Rows from a 3D modeling dataset:
►

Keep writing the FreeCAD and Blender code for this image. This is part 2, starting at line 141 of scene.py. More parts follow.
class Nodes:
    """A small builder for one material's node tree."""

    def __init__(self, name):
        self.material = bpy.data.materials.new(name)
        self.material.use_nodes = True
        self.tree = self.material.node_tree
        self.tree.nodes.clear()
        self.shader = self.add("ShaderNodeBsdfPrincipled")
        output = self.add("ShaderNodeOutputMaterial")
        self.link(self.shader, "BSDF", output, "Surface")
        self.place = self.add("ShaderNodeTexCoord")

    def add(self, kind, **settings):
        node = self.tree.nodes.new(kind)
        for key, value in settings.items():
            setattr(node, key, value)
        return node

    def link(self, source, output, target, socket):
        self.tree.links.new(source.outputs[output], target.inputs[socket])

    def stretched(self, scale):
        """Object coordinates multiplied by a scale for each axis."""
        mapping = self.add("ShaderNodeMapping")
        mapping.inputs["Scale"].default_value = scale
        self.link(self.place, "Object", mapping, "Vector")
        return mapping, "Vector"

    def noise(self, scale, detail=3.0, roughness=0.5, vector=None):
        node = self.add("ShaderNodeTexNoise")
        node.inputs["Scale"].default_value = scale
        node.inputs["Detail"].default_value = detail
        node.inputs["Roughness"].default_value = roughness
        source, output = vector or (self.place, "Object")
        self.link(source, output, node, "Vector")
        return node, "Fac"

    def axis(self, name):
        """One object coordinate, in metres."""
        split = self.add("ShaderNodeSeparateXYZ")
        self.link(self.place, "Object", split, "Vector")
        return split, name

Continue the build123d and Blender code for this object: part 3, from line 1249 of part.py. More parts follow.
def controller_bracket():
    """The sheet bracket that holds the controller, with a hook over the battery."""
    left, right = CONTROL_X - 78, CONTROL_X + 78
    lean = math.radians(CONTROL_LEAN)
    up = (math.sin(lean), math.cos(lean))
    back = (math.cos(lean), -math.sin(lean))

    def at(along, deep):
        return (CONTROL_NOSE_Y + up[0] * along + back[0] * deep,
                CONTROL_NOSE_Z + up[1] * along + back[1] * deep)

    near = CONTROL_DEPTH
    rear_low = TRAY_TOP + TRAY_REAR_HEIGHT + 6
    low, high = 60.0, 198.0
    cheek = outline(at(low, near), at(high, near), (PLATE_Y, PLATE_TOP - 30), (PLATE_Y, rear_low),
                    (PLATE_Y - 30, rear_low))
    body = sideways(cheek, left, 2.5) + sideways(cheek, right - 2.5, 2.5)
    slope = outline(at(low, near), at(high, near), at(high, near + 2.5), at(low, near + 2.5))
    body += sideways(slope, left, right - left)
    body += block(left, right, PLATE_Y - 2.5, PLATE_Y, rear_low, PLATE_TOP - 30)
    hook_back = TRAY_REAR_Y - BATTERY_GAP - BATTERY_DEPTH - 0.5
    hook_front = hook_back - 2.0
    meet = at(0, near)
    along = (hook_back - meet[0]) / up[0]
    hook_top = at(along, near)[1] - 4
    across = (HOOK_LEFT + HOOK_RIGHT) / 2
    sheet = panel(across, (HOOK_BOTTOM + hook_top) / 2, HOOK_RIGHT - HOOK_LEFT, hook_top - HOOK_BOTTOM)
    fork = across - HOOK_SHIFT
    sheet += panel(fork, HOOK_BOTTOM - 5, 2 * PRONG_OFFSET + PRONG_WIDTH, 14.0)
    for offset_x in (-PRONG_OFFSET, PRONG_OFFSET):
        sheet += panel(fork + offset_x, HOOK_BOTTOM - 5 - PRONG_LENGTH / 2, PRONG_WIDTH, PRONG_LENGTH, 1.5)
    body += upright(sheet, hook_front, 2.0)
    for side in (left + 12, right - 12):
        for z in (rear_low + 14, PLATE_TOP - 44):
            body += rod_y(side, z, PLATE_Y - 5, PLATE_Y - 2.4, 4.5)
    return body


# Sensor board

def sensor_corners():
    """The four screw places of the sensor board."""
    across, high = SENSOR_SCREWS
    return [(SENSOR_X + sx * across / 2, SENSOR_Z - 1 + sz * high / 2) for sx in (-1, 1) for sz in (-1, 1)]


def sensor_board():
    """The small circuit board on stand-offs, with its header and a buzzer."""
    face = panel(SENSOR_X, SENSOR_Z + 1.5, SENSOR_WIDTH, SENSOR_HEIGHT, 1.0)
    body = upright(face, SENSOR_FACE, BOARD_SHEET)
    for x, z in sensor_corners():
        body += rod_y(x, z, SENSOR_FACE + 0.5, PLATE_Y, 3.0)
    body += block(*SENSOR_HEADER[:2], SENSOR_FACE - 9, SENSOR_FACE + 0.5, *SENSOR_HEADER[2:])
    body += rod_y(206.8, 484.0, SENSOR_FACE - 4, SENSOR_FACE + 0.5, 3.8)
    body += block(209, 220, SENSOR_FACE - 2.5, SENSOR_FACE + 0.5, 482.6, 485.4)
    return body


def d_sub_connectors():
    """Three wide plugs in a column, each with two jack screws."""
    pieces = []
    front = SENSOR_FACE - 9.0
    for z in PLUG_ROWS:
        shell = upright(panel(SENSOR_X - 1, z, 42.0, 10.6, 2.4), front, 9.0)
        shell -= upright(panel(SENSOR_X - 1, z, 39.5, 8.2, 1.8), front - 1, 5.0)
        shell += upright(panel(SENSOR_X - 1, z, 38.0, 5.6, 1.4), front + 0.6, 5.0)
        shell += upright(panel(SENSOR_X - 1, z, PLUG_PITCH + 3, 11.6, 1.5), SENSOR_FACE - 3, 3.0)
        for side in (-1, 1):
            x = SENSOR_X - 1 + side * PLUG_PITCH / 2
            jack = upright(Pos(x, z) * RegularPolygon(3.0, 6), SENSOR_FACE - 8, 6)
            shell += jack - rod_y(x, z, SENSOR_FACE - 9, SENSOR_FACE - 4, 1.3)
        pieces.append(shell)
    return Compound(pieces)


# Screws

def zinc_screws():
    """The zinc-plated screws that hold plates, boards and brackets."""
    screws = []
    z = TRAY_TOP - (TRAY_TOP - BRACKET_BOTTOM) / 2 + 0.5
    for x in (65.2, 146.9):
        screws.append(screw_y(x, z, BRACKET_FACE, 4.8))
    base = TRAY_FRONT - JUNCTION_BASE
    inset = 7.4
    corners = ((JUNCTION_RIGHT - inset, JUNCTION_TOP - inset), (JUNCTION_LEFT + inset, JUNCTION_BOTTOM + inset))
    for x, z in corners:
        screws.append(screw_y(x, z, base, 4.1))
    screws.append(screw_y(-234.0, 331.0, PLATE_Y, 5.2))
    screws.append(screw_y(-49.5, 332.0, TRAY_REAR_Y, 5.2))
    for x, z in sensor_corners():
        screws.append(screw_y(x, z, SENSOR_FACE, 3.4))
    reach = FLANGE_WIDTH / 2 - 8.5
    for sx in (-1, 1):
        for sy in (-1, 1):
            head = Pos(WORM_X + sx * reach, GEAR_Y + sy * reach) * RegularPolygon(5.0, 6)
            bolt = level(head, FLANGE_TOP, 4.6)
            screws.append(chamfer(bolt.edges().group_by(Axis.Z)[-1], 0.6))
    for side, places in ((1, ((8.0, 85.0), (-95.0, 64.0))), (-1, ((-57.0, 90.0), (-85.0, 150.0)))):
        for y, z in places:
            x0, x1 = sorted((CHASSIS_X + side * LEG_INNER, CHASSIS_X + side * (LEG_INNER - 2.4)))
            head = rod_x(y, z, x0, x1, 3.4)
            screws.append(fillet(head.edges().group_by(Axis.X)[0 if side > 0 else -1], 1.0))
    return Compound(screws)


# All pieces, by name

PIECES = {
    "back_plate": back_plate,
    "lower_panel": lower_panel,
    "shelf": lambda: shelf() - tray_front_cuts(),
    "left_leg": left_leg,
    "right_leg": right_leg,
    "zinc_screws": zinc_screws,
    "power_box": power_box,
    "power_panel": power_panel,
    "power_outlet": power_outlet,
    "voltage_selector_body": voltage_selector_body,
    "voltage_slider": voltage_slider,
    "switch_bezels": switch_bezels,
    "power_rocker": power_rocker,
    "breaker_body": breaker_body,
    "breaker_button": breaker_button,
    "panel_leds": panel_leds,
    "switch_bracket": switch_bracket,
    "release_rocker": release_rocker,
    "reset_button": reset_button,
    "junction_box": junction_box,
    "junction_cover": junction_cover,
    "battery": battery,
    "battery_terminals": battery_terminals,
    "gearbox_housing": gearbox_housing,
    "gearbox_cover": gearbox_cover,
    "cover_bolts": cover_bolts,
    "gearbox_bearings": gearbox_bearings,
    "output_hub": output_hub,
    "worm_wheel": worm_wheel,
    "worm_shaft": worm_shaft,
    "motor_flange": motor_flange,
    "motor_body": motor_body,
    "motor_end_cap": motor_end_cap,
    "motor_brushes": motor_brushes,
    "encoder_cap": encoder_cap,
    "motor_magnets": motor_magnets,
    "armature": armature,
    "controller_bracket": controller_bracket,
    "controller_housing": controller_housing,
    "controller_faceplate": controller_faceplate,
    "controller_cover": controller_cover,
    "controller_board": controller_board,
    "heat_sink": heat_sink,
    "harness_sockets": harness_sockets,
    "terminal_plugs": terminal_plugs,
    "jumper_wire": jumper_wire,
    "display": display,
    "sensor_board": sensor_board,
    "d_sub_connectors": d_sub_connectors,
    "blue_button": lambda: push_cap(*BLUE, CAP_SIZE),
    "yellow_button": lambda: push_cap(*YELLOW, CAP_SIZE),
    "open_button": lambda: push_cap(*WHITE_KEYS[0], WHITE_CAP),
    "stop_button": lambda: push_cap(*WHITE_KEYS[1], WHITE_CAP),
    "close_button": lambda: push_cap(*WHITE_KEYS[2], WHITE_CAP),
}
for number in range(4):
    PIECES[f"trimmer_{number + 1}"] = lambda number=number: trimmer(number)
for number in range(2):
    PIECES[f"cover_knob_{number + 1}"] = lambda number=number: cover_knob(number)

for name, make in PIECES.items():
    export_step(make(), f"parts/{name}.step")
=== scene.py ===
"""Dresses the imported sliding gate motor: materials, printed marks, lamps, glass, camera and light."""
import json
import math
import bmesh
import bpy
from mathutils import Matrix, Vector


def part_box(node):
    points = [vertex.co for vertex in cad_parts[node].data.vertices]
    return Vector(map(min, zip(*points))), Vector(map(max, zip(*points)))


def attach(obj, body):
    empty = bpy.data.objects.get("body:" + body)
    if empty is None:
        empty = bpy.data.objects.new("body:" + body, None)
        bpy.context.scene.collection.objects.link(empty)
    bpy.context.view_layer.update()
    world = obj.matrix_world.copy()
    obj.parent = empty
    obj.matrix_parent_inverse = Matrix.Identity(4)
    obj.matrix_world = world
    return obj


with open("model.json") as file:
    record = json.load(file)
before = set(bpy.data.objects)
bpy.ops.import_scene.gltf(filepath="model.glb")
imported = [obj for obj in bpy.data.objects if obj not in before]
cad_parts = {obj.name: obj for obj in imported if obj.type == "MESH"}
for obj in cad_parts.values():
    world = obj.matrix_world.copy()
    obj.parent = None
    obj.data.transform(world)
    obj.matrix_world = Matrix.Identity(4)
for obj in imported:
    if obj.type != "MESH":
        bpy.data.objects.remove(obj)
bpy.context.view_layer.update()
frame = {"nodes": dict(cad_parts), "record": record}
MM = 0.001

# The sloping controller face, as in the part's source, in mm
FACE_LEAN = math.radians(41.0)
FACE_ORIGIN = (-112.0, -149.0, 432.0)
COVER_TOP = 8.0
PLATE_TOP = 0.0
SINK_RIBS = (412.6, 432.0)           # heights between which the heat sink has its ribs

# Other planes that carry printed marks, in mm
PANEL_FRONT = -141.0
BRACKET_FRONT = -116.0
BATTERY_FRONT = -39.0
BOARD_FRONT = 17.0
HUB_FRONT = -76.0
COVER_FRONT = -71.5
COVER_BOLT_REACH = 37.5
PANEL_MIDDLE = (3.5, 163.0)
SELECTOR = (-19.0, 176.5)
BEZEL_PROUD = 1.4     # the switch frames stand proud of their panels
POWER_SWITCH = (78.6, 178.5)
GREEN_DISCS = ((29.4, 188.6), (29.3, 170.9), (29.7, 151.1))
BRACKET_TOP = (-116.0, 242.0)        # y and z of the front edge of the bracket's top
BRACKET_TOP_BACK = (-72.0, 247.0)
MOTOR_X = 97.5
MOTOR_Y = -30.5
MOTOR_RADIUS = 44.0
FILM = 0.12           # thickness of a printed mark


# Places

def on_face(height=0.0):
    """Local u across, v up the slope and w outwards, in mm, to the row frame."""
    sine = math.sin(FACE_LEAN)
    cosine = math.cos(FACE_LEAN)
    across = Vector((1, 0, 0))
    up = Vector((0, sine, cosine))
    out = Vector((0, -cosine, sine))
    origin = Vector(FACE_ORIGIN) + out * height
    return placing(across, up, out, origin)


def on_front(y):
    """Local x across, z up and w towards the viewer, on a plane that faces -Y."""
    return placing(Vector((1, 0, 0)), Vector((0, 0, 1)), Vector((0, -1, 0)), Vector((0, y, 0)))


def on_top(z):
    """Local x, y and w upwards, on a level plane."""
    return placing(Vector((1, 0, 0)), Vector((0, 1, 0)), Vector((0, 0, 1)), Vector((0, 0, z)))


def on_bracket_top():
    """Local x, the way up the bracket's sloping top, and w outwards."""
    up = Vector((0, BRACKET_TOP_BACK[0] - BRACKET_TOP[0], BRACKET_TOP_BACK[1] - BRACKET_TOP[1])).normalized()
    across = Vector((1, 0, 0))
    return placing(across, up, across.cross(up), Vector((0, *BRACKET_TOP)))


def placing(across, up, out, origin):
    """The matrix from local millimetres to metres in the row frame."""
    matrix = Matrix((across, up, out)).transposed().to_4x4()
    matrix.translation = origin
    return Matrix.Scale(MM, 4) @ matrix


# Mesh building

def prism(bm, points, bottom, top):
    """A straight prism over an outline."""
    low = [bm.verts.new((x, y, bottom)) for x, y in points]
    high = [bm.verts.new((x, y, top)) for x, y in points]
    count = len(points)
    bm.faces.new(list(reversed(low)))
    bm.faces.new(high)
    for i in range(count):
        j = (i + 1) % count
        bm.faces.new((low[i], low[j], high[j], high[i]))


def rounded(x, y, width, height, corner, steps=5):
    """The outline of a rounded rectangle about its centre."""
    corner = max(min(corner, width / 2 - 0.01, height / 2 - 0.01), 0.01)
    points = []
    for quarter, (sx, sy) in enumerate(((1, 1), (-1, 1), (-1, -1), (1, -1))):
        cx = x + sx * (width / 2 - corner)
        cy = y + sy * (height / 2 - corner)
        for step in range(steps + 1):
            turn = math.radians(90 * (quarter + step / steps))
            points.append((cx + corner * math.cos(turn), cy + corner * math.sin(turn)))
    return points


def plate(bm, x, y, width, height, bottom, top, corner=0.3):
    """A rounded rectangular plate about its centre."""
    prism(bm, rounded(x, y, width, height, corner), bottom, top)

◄

→ **THE EXERCISE**
Exactly reproduce the lines that run from the line bearing "bpy.context.scene.collection.objects.link(empty)" through the line bearing "SINK_RIBS = (412.6, 432.0)", with both end lines included.

→ **ANSWER TO THE PROBLEM**
        bpy.context.scene.collection.objects.link(empty)
    bpy.context.view_layer.update()
    world = obj.matrix_world.copy()
    obj.parent = empty
    obj.matrix_parent_inverse = Matrix.Identity(4)
    obj.matrix_world = world
    return obj


with open("model.json") as file:
    record = json.load(file)
before = set(bpy.data.objects)
bpy.ops.import_scene.gltf(filepath="model.glb")
imported = [obj for obj in bpy.data.objects if obj not in before]
cad_parts = {obj.name: obj for obj in imported if obj.type == "MESH"}
for obj in cad_parts.values():
    world = obj.matrix_world.copy()
    obj.parent = None
    obj.data.transform(world)
    obj.matrix_world = Matrix.Identity(4)
for obj in imported:
    if obj.type != "MESH":
        bpy.data.objects.remove(obj)
bpy.context.view_layer.update()
frame = {"nodes": dict(cad_parts), "record": record}
MM = 0.001

# The sloping controller face, as in the part's source, in mm
FACE_LEAN = math.radians(41.0)
FACE_ORIGIN = (-112.0, -149.0, 432.0)
COVER_TOP = 8.0
PLATE_TOP = 0.0
SINK_RIBS = (412.6, 432.0)           # heights between which the heat sink has its ribs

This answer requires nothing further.